Jedziecie gdzieś wypocząć, a wracacie dwa razy bardziej zmęczeni? Ale to chyba
znaczy, że było spoko i dużo się działo. Ja tak mam zawsze, ale akurat mi to
się podoba.
Witam! Pomimo
dużego zmęczenia, które mnie ogarnia, postanowiłem popracować coś nad nowym
postem i zaprezentować Wam jeden ze sposobów relaksu w Kanadzie. Relaksu przez
duże „R”, bo oprócz tego, że odpoczęło moje ciało, to też psychicznie mocno się
odprężyłem.
W ten weekend
wybraliśmy się dosyć daleko, bo do oddalonego o ok. 350 km i znajdującego się w
innej prowincji (British Columbia) Whiteswan Lake. Jest to region słynący z
dzikich gorących źródeł, położonych tuż przy górskiej rzece, co niewątpliwie
dodaje uroku temu niezwykłemu miejscu. Dobra, ale może zacznę od początku...
Jako że każda
wyprawa kosztuje, to jeszcze w sobotę rano razem z Rich-canadian-boyem uderzyliśmy
na kilka godzin do pracy. Pięć godzinek w miłej atmosferze i w zasadzie na
wycieczkę zarobione, więc można było jechać. Po drodze odebraliśmy jeszcze Chudiniego
i w trzech ruszyliśmy uskuteczniać weekendowe „czilando”!

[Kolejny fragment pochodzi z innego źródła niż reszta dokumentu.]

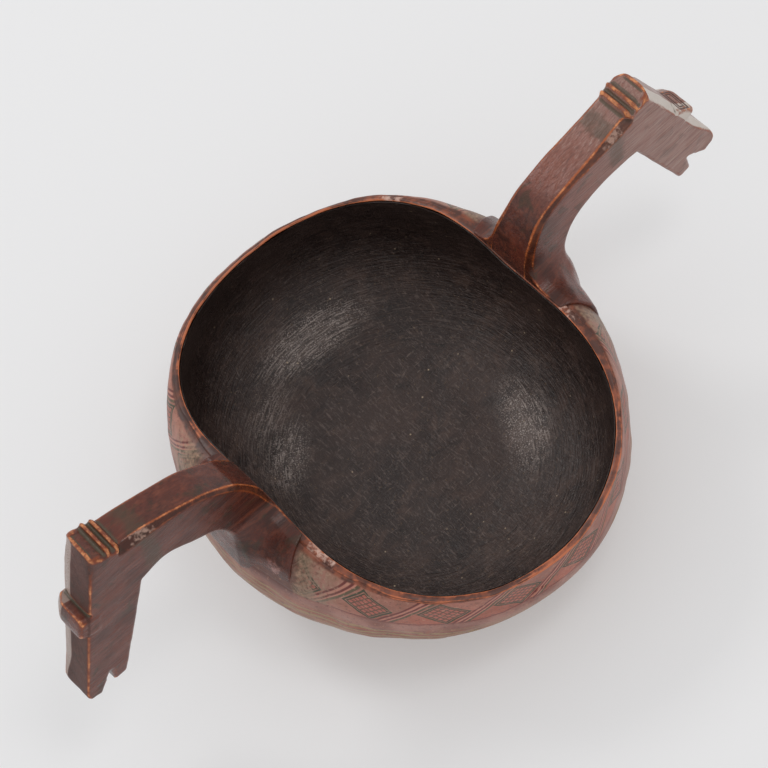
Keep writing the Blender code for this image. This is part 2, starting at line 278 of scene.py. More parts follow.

Pomimo tego, że z reguły w Kanadzie wszędzie jest daleko, to jednak podróże samochodem tutaj, a w
Polsce zupełnie się od siebie różnią. Pamiętam jak będąc w Polszy zawsze
strasznie męczyły mnie dalekie wyjazdy. Droga dłużyła się i dłużyła. Tu
natomiast jak gdzieś jadę, czy jest to 100 km. czy 400, zawsze szybko leci czas.

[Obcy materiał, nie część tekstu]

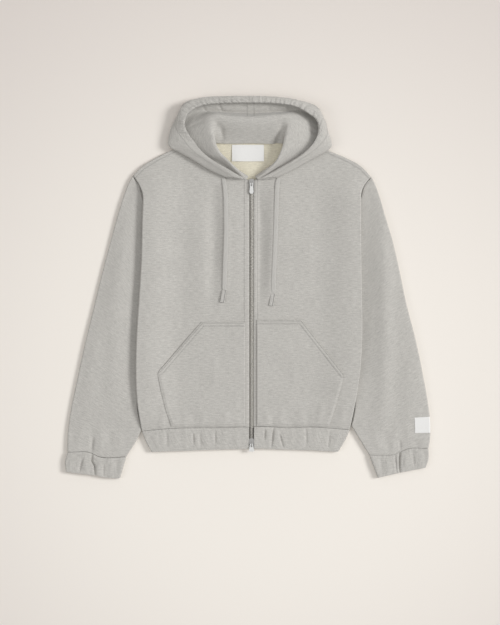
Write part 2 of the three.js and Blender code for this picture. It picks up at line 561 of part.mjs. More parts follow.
// The names of each slider's sizes: y of its ends, of its pivot and of its pull's free end, height of
// its plate, half widths of its pull at the bar and at the free end, roundness of the free end
const SLIDERS = {
  top: { ends: [213.5, 229], pivot: 219.5, tip: 197.5, plate: [9.4, 11.2], keel: 8.6,
    pull: [2.9, 4.4], round: 4.4 },
  bottom: { ends: [-331.5, -315.8], pivot: -328, tip: -343.3, plate: [8.6, 10.6], keel: 8.6,
    pull: [3.2, 5.6], round: 1.6 },
};
const PLATE_HALF = [4.9, 3.7];
const KEEL_HALF = 3.4;

for (const [name, size] of Object.entries(SLIDERS)) {
  const [low, high] = size.ends;
  const [base, top] = size.plate;
  const outline = new THREE.Shape([
    [-PLATE_HALF[1], low], [PLATE_HALF[1], low], [PLATE_HALF[0], mix(low, high, PLATE_WAIST)],
    [PLATE_HALF[0], high - PLATE_CHAMFER], [PLATE_HALF[1], high], [-PLATE_HALF[1], high],
    [-PLATE_HALF[0], high - PLATE_CHAMFER], [-PLATE_HALF[0], mix(low, high, PLATE_WAIST)],
  ].map((point) => new THREE.Vector2(...point)));
  const plate = new THREE.ExtrudeGeometry(outline, { depth: top - base, bevelEnabled: false });
  const parts = [plate.translate(0, 0, base)];
  if (size.keel < base) {
    parts.push(block([-KEEL_HALF, low + KEEL_INSET, size.keel],
      [KEEL_HALF, high - KEEL_INSET, base + BITE]));
  }
  const legZ = top + BAIL_RISE[1];
  for (const way of [-1, 1]) {
    const [near, far] = BAIL_REACH.map((reach) => size.pivot + way * reach);
    parts.push(block([-BAIL_HALF, Math.min(near, far), top - BITE],
      [BAIL_HALF, Math.max(near, far), legZ]));
  }
  parts.push(block([-BAIL_HALF, size.pivot - BAIL_REACH[1], top + BAIL_RISE[0]],
    [BAIL_HALF, size.pivot + BAIL_REACH[1], legZ]));
  add(`slider_${name}`, fromSolid(wasm.Manifold.union(parts.map(solid))), STEEL);

  const [narrow, wide] = size.pull;
  const tab = new THREE.Shape();
  tab.moveTo(-narrow, size.pivot + PULL_BAR);
  tab.lineTo(-wide, size.tip + size.round);
  tab.absarc(-wide + size.round, size.tip + size.round, size.round, Math.PI, Math.PI * 1.5);
  tab.absarc(wide - size.round, size.tip + size.round, size.round, Math.PI * 1.5, Math.PI * 2);
  tab.lineTo(narrow, size.pivot + PULL_BAR);
  const slot = new THREE.Path([
    [-SLOT_HALF, SLOT_END], [SLOT_HALF, SLOT_END], [SLOT_HALF, PULL_BAR], [-SLOT_HALF, PULL_BAR],
  ].map(([x, y]) => new THREE.Vector2(x, size.pivot - y)));
  tab.holes.push(slot);
  const pull = new THREE.ExtrudeGeometry(tab, { depth: PULL_THICK, bevelEnabled: false,
    curveSegments: 6 });
  add(`pull_${name}`, pull.translate(0, 0, top + PULL_CLEAR), STEEL);
}

// Labels: the neck label on the back's inside, the sleeve label round the sleeve's outer edge
const NECK_LABEL = [[-41, 266.2, 3.1], [26.2, 301, 3.7]];
add("neck_label", block(...NECK_LABEL), WHITE);
const LABEL_ROWS = [0.886, 0.943];
const LABEL_CLOTH = [0.35, 0.95];
const labelRing = [[0, 10], [0, 30], [0, 60], [0, 90], ["top", 0.22]];
const label = LABEL_CLOTH.map((out) => LABEL_ROWS.map((v) => labelRing.map((column) => (
  ringPoint(rightSleeve, v, column, SLEEVE_HEIGHT / 2, SLEEVE_HEIGHT / 2 + out, flat)))));
wall("sleeve_label", label[1], label[0], WHITE);

// Drawcords and their bound ends
function flatSection(halfHeight, halfWidth) {
  const shape = new THREE.Shape();
  const out = 1 / Math.cos(Math.PI / 8);
  for (let n = 0; n < 8; n += 1) {
    const angle = (n * Math.PI) / 4 + Math.PI / 8;
    const point = [halfHeight * Math.cos(angle) * out, halfWidth * Math.sin(angle) * out];
    if (n) shape.lineTo(...point);
    else shape.moveTo(...point);
  }
  return shape;
}

for (const [name, route] of [["left", LEFT_CORD], ["right", RIGHT_CORD]]) {
  const path = new THREE.CatmullRomCurve3(route.map(([x, y]) => new THREE.Vector3(x, y, CORD_Z)));
  add(`drawcord_${name}`, new THREE.ExtrudeGeometry(flatSection(CORD_HALF_HEIGHT, CORD_HALF_WIDTH), {
    steps: 12, extrudePath: path, bevelEnabled: false }), CORD);
  const end = path.getPoint(1);
  const way = path.getTangent(1);
  const start = end.clone().addScaledVector(way, SEAM_GAP);
  const finish = start.clone().addScaledVector(way, TIP_LENGTH);
  const raise = TIP_HALF_HEIGHT - CORD_HALF_HEIGHT;
  start.z += raise;
  finish.z += raise;
  add(`cord_tip_${name}`, new THREE.ExtrudeGeometry(flatSection(TIP_HALF_HEIGHT, TIP_HALF_WIDTH), {
    steps: 1, extrudePath: new THREE.LineCurve3(start, finish), bevelEnabled: false }), CORD);
}

export default root;
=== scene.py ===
"""A grey marl zip up hoodie laid flat, face up, seen straight from above.

Each cloth piece is a thin shell: a grid of points for its outer face and one for its inner face, closed at
the edges. A flat piece lies between four edge curves: a point is the blend along the two long edges, plus
the blend along the two short ones, minus the blend of the four corners. Where the cloth folds round, the
height follows half a circle. The hood is drawn through seven lines that run round it. Creases are soft
troughs and ridges along given lines. Tables are in millimetres, and heights start at the floor.
"""

import math
from functools import partial

import bpy
import numpy as np
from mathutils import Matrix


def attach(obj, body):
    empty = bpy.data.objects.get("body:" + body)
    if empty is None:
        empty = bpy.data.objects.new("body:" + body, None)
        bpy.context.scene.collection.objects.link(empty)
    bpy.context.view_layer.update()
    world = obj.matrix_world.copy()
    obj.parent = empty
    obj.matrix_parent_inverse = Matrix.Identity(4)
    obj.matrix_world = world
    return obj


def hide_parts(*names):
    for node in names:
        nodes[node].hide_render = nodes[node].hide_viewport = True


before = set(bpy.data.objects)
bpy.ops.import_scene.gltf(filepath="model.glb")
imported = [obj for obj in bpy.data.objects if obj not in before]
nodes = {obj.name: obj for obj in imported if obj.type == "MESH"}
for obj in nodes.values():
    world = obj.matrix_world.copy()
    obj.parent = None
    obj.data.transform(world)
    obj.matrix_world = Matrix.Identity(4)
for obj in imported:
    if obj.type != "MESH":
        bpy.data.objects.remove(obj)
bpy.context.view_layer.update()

# Camera: straight above with a long lens, the garment a little above the picture's middle.
CAMERA_PLACE = (-0.0032, -0.0515, 5.0)
VIEW_HEIGHT = 1.3125
VIEW_LEVEL = 0.009
SENSOR = 36


def place(name, data):
    """A new object in the scene."""
    made = bpy.data.objects.new(name, data)
    bpy.context.scene.collection.objects.link(made)
    return made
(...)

Zapewne duży wpływ na to mają otaczające mnie widoki. Głowa lata mi dookoła,
szczena opada i tylko powtarzam jak papuga „ale tu jest pięknie!”. Oczywiście
miłe towarzystwo i od czasu do czasu delikatny drin też robią swoje...
Jadąc tak, w
lajtowej atmosferze, z pieśnią na ustach, po czterech godzinach byliśmy na
miejscu. Szybka podmianka spodenek, ręcznik do ręki, radio na bark i ruszyliśmy
w stronę upragnionej wegety! Musieliśmy jeszcze zejść jakieś 200 m. do rzeki,
po czym mogliśmy się oddać słodkiemu lenistwu, kładąc się w gorącym źródle. W
związku z dużym zmęczeniem jakie mnie ogarnęło, po około dziesieciu minutach
już spałem.. Albo bardziej drzemałem, bo było tam kilka osób, więc nie chciałem
uraczyć ich swoim chrapaniem. Jeśli miał bym określić poziom relaksu którego
zaznałem, to myślę, że dyszka z dużym plusem. Dawno nie byłem tak „wyczilowany”.

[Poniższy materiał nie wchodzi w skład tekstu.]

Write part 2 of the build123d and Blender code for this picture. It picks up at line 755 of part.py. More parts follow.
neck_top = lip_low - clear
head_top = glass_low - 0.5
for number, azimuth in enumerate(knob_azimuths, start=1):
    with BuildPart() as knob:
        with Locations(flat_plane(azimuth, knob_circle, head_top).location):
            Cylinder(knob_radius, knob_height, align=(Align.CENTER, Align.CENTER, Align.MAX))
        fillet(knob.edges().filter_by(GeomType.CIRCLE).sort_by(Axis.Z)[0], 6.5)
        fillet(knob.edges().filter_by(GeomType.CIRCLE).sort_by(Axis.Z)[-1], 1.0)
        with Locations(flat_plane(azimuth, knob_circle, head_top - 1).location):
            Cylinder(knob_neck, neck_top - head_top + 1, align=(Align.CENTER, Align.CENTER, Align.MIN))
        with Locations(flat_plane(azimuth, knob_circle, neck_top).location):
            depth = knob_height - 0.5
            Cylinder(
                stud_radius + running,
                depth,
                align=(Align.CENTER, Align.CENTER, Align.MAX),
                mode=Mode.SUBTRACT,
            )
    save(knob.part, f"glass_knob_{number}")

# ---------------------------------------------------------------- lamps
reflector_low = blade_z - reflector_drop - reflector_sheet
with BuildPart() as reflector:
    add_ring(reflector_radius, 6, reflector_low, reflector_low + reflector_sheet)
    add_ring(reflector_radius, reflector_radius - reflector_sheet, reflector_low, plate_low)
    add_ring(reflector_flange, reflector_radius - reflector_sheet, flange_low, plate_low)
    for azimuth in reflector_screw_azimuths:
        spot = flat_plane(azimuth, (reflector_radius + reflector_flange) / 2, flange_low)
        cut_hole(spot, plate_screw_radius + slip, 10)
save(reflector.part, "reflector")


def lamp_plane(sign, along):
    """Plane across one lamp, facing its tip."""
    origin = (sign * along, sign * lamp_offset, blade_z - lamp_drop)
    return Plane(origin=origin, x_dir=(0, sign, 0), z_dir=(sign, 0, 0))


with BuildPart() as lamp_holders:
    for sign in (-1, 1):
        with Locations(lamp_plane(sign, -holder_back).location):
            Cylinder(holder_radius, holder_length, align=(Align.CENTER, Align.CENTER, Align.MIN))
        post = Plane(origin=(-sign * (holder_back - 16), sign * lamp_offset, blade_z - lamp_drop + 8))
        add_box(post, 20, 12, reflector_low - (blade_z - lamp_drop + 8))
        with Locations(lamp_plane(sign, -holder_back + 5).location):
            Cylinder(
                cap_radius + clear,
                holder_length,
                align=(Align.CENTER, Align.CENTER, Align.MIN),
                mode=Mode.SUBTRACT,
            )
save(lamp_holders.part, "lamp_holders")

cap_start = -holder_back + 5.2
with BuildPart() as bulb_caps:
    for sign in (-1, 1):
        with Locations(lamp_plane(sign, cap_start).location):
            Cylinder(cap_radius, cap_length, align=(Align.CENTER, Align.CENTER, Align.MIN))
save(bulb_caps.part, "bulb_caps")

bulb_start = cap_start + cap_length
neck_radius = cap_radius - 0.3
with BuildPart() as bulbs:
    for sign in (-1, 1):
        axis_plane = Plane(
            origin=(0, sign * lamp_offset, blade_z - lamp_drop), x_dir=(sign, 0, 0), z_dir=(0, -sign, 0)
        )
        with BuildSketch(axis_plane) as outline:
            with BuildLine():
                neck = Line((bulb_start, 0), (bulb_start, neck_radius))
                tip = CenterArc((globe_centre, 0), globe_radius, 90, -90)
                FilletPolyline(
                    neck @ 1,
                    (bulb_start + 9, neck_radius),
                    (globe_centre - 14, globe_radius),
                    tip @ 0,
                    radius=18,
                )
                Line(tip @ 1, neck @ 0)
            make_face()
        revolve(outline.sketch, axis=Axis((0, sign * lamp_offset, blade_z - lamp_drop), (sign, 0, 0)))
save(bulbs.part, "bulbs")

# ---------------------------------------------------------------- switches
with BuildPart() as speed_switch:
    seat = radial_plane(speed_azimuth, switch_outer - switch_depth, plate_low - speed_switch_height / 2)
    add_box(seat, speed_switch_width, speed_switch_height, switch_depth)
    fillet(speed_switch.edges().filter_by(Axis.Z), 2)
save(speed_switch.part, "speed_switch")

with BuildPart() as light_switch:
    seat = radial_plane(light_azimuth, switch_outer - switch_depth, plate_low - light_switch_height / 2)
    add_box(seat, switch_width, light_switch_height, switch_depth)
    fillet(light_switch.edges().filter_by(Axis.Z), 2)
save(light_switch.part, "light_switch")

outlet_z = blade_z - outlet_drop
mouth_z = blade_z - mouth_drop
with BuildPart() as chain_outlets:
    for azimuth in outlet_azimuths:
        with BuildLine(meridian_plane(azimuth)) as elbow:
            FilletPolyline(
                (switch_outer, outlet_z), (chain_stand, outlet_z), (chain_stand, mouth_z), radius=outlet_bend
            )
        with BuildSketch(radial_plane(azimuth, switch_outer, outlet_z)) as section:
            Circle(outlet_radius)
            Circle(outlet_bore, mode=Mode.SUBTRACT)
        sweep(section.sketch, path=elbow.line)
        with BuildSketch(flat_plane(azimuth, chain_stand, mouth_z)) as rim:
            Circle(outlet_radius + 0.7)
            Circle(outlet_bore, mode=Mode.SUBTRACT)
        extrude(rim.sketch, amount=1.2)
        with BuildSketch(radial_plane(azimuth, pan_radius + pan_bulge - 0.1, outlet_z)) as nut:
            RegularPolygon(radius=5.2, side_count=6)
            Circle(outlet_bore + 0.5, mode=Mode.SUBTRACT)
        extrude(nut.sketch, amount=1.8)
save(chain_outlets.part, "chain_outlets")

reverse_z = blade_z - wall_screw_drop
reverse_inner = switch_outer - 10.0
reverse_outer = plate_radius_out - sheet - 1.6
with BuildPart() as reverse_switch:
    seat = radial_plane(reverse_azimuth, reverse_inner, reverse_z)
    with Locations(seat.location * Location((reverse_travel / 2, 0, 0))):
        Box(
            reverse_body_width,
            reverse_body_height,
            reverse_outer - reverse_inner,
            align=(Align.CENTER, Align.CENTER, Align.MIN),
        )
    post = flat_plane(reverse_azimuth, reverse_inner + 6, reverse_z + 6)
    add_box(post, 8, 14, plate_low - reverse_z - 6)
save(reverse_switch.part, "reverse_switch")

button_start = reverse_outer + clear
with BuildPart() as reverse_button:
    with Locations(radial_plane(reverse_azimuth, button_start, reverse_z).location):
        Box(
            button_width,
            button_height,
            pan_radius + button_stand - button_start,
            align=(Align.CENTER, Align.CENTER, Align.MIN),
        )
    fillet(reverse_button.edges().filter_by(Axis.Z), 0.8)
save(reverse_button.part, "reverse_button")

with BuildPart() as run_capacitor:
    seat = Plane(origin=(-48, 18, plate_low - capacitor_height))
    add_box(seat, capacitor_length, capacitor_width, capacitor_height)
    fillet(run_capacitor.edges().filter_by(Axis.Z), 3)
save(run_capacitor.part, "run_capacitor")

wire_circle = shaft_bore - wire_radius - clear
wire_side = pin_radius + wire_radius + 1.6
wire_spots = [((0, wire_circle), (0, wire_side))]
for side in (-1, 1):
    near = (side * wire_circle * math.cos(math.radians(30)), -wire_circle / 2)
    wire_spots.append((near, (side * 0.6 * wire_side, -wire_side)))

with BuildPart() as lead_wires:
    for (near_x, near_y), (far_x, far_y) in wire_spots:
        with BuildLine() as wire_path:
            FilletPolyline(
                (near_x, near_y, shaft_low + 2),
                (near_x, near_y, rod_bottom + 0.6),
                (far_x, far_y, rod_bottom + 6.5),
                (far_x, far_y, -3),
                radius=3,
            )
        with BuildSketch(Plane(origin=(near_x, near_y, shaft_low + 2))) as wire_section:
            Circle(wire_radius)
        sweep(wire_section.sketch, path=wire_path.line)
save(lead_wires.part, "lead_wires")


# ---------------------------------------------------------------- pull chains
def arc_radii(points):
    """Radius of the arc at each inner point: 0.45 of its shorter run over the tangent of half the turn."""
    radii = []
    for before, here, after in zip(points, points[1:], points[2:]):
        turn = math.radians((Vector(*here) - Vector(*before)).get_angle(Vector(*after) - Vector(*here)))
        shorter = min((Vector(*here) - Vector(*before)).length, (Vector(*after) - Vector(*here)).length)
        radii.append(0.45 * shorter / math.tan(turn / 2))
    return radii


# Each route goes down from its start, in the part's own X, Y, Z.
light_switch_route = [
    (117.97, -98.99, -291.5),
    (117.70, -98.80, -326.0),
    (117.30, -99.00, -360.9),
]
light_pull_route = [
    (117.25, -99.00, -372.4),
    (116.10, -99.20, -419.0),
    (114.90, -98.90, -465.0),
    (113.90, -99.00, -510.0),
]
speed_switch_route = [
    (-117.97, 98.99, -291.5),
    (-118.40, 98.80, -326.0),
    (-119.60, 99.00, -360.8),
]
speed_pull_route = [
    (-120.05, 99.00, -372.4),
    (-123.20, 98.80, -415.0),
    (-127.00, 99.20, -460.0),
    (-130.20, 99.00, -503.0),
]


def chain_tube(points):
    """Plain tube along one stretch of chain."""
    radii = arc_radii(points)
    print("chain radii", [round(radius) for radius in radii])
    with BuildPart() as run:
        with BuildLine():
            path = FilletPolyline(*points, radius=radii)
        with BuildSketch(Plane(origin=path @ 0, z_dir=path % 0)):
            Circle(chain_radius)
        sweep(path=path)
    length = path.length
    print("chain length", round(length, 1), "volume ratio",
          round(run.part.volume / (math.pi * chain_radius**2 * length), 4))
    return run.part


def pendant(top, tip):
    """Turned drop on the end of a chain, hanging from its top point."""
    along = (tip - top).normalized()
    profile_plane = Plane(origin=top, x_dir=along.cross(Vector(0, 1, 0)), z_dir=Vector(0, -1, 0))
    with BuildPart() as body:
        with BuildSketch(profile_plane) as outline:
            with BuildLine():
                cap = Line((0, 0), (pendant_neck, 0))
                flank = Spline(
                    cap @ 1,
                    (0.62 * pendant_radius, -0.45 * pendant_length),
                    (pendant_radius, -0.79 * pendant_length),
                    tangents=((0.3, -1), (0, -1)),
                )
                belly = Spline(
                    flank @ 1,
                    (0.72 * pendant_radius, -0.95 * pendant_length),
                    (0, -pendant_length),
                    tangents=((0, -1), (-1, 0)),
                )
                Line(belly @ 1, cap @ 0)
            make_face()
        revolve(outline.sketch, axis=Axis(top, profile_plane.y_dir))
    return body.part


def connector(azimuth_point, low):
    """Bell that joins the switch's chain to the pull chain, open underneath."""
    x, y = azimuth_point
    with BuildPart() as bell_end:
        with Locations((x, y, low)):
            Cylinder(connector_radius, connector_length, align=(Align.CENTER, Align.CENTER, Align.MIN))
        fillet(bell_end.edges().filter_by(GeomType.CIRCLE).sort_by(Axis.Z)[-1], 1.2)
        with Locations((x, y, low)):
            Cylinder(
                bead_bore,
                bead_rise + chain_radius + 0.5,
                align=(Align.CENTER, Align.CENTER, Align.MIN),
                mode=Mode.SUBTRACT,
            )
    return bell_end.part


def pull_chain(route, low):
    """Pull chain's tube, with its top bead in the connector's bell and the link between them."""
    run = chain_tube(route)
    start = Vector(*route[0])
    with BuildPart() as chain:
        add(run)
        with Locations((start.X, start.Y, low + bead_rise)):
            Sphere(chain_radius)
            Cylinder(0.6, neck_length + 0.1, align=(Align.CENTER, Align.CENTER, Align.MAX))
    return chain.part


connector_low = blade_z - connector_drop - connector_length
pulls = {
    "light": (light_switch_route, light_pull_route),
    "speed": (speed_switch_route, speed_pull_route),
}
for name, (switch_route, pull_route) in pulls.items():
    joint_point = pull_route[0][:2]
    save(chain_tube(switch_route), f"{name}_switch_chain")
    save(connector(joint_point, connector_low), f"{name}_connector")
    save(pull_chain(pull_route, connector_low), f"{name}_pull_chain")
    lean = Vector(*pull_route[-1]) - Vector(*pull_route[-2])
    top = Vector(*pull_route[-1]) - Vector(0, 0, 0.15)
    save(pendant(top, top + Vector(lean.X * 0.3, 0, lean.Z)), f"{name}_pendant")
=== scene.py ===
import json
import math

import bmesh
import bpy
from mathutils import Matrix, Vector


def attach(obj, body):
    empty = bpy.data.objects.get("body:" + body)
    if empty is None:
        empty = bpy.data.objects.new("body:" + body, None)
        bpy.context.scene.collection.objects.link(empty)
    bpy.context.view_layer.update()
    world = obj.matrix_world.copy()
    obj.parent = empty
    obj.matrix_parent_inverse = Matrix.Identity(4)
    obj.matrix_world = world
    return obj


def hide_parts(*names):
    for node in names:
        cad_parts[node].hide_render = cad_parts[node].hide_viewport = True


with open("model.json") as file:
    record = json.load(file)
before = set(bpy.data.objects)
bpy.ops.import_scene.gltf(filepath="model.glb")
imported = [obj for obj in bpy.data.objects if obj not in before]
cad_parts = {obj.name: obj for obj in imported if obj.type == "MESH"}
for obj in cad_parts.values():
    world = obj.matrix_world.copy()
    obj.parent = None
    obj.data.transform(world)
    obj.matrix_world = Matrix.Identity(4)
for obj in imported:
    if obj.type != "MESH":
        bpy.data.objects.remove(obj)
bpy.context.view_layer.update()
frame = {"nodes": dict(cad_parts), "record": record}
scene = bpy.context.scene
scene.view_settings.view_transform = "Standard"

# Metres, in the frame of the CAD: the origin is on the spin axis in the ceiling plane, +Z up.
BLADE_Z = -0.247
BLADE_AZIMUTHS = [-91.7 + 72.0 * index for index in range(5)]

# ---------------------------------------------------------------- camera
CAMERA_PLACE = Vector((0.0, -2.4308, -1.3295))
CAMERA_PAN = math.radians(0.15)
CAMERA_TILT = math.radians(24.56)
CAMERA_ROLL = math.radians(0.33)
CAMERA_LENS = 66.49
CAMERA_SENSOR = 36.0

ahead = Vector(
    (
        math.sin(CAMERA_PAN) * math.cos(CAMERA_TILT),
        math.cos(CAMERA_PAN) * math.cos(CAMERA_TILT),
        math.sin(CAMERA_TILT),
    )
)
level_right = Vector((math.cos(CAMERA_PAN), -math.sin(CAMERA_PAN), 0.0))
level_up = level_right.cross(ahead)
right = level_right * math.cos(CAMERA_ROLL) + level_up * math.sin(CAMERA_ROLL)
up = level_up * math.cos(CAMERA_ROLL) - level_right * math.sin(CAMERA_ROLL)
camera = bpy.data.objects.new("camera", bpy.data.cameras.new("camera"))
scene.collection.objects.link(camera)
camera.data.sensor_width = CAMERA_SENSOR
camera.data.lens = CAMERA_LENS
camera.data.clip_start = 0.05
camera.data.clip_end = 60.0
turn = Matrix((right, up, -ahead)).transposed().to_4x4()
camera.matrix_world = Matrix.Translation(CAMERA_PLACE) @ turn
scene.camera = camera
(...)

Istna poezja co by tu dużo mówić! Jak się ściemniło ludzie odpalili świeczki i
poustawiali je na skałach, także full romantic, dobre miejsce na miły wieczór
we dwoje. Nas było trzech, więc z racji tego, że wieczór we dwoje odpadał, po
trzech godzinach wylegiwania w gorącej wodzie, rozpczęliśmy ewakuacje. Oj
ciężko było się zebrać. Dobrze, że Rich-canadian je dużo kurczaka i ryżu i nas stamtąd wytargał, bo obawiam się że sami z chudinim byśmy sobie nie poradzili.
Po krótkiej walce
ze zmęczeniem i odnalezieniu wszystkich swoich rzeczy w ciemności, ruszyliśmy do
pobliskiego Invermere, żeby znaleźć jakiś nocleg. Na szczęście już w pierwszym
motelu mieli dla nas pokój i po krótkim ogarnięciu uderzyliśmy w miasto. Miasto
to chyba za dużo powiedziane, ale knajpę z dance florem znaleźliśmy. Tylko z
racji okresu (poza sezonem) z ludźmi było słabo. Dlatego też posiedzieliśmy z
dwie godziny i wróciliśmy do pokoju. Rozwalił mnie DJ, który wczuwał się na
konsoli jakby grał dla tysięcy, a na parkiecie nie było nikogo.. no cóż
pasjonata!
Rano, po szybkim
śniadaniu i doprowadzeniu się do stanu używalności, spakowaliśmy rzeczy i
udaliśmy się z powrotem do Calgary. Jeszcze z ciekawostek i niezwykłych
sytuacji. Jadąc do sklepu po jedzenie, w środku miasteczka „pasły” się
sarny i jelenie. To tak, żeby zobrazować wam jaka ta Kanada jest dzika i jak potrafi
współgrać z naturą. Do Invermere jeszcze na pewno zawitam, bo
niedaleko znajduje się jeden z lepszych ośrodków narciarskich Panorama. Także w
zimie tam jestem!
Jak widzicie cały
czas jesteśmy na obrotach, nie zwalniamy tempa. Śmiało mogę stwierdzić, że moją
wizę work&travel wykorzystuję w stu procentach. Dzięki temu mogę Wam trochę
przybliżyć ten niezwykły kraj i zachęcić do odwiedzenia. Dzisiaj mam wolne,
więc zawijam się relaksować po weekendowym „wypoczynku”. Wysoka piątka!